**Brief:**
Please write out the material that follows, exactly as it stands.

* BEGIN Given material *

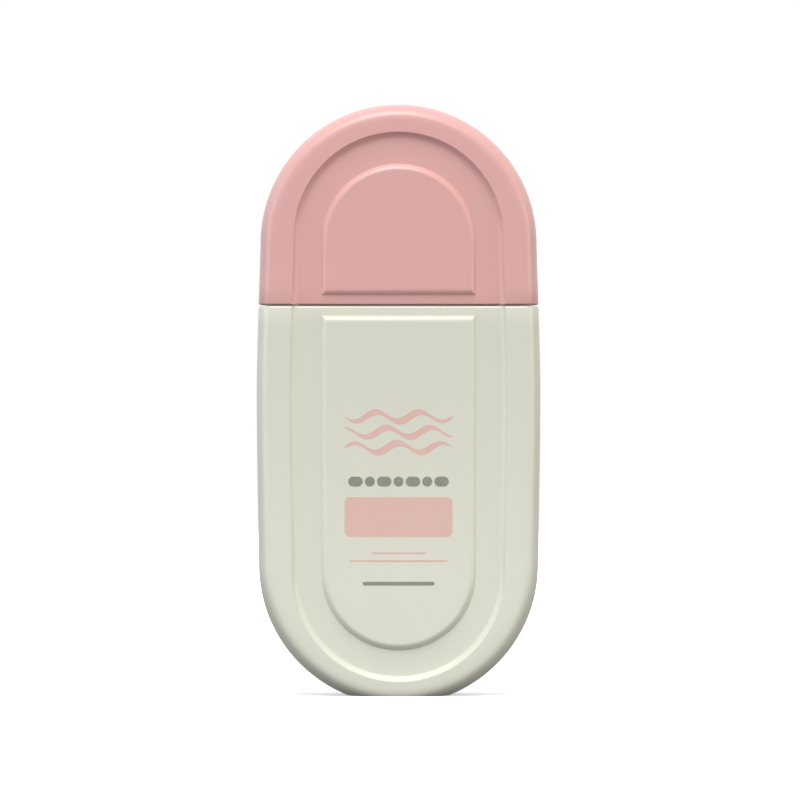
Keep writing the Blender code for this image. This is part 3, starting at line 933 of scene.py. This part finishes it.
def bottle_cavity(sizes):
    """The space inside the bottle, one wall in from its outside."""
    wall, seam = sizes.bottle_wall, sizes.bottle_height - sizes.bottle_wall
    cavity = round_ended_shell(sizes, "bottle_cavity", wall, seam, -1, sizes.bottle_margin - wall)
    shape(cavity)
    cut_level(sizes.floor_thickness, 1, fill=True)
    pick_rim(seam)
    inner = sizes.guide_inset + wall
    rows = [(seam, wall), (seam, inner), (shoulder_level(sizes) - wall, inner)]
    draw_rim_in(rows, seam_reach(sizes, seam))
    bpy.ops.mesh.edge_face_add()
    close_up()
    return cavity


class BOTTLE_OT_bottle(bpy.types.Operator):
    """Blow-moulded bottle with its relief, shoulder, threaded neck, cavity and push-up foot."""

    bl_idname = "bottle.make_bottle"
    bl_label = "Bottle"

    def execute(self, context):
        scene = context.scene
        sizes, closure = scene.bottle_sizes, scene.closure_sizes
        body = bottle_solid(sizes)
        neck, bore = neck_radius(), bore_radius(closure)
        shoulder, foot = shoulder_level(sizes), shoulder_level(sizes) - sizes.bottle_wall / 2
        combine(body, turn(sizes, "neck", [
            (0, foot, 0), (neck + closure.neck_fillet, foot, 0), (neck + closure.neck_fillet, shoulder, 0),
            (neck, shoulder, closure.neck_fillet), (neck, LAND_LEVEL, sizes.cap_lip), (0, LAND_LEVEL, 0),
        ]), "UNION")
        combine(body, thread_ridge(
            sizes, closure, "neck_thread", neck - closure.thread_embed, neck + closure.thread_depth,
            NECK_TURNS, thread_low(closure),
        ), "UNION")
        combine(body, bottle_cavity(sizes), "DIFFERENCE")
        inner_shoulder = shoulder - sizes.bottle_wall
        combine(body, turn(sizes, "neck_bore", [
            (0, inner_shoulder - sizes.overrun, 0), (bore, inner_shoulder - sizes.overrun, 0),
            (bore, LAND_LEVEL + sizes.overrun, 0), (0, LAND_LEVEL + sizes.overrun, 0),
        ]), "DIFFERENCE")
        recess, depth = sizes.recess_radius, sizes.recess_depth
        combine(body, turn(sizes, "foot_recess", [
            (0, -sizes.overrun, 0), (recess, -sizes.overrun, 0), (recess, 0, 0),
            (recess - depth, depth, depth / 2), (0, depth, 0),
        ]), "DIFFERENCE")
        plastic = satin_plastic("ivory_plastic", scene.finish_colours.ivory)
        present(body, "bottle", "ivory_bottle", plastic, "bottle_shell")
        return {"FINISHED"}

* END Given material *

**Task answer:**
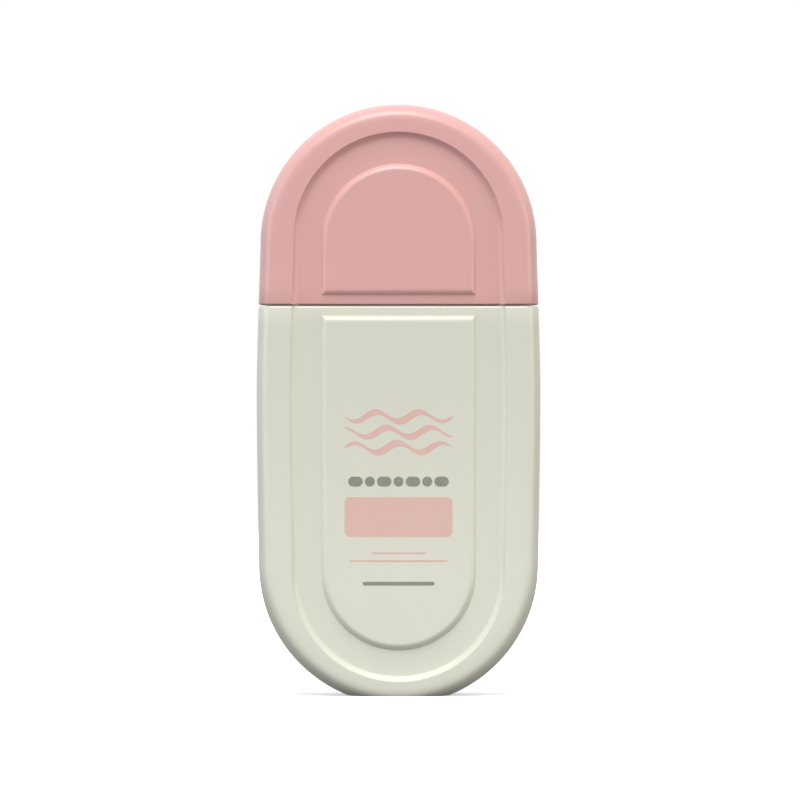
Keep writing the Blender code for this image. This is part 3, starting at line 933 of scene.py. This part finishes it.
def bottle_cavity(sizes):
    """The space inside the bottle, one wall in from its outside."""
    wall, seam = sizes.bottle_wall, sizes.bottle_height - sizes.bottle_wall
    cavity = round_ended_shell(sizes, "bottle_cavity", wall, seam, -1, sizes.bottle_margin - wall)
    shape(cavity)
    cut_level(sizes.floor_thickness, 1, fill=True)
    pick_rim(seam)
    inner = sizes.guide_inset + wall
    rows = [(seam, wall), (seam, inner), (shoulder_level(sizes) - wall, inner)]
    draw_rim_in(rows, seam_reach(sizes, seam))
    bpy.ops.mesh.edge_face_add()
    close_up()
    return cavity


class BOTTLE_OT_bottle(bpy.types.Operator):
    """Blow-moulded bottle with its relief, shoulder, threaded neck, cavity and push-up foot."""

    bl_idname = "bottle.make_bottle"
    bl_label = "Bottle"

    def execute(self, context):
        scene = context.scene
        sizes, closure = scene.bottle_sizes, scene.closure_sizes
        body = bottle_solid(sizes)
        neck, bore = neck_radius(), bore_radius(closure)
        shoulder, foot = shoulder_level(sizes), shoulder_level(sizes) - sizes.bottle_wall / 2
        combine(body, turn(sizes, "neck", [
            (0, foot, 0), (neck + closure.neck_fillet, foot, 0), (neck + closure.neck_fillet, shoulder, 0),
            (neck, shoulder, closure.neck_fillet), (neck, LAND_LEVEL, sizes.cap_lip), (0, LAND_LEVEL, 0),
        ]), "UNION")
        combine(body, thread_ridge(
            sizes, closure, "neck_thread", neck - closure.thread_embed, neck + closure.thread_depth,
            NECK_TURNS, thread_low(closure),
        ), "UNION")
        combine(body, bottle_cavity(sizes), "DIFFERENCE")
        inner_shoulder = shoulder - sizes.bottle_wall
        combine(body, turn(sizes, "neck_bore", [
            (0, inner_shoulder - sizes.overrun, 0), (bore, inner_shoulder - sizes.overrun, 0),
            (bore, LAND_LEVEL + sizes.overrun, 0), (0, LAND_LEVEL + sizes.overrun, 0),
        ]), "DIFFERENCE")
        recess, depth = sizes.recess_radius, sizes.recess_depth
        combine(body, turn(sizes, "foot_recess", [
            (0, -sizes.overrun, 0), (recess, -sizes.overrun, 0), (recess, 0, 0),
            (recess - depth, depth, depth / 2), (0, depth, 0),
        ]), "DIFFERENCE")
        plastic = satin_plastic("ivory_plastic", scene.finish_colours.ivory)
        present(body, "bottle", "ivory_bottle", plastic, "bottle_shell")
        return {"FINISHED"}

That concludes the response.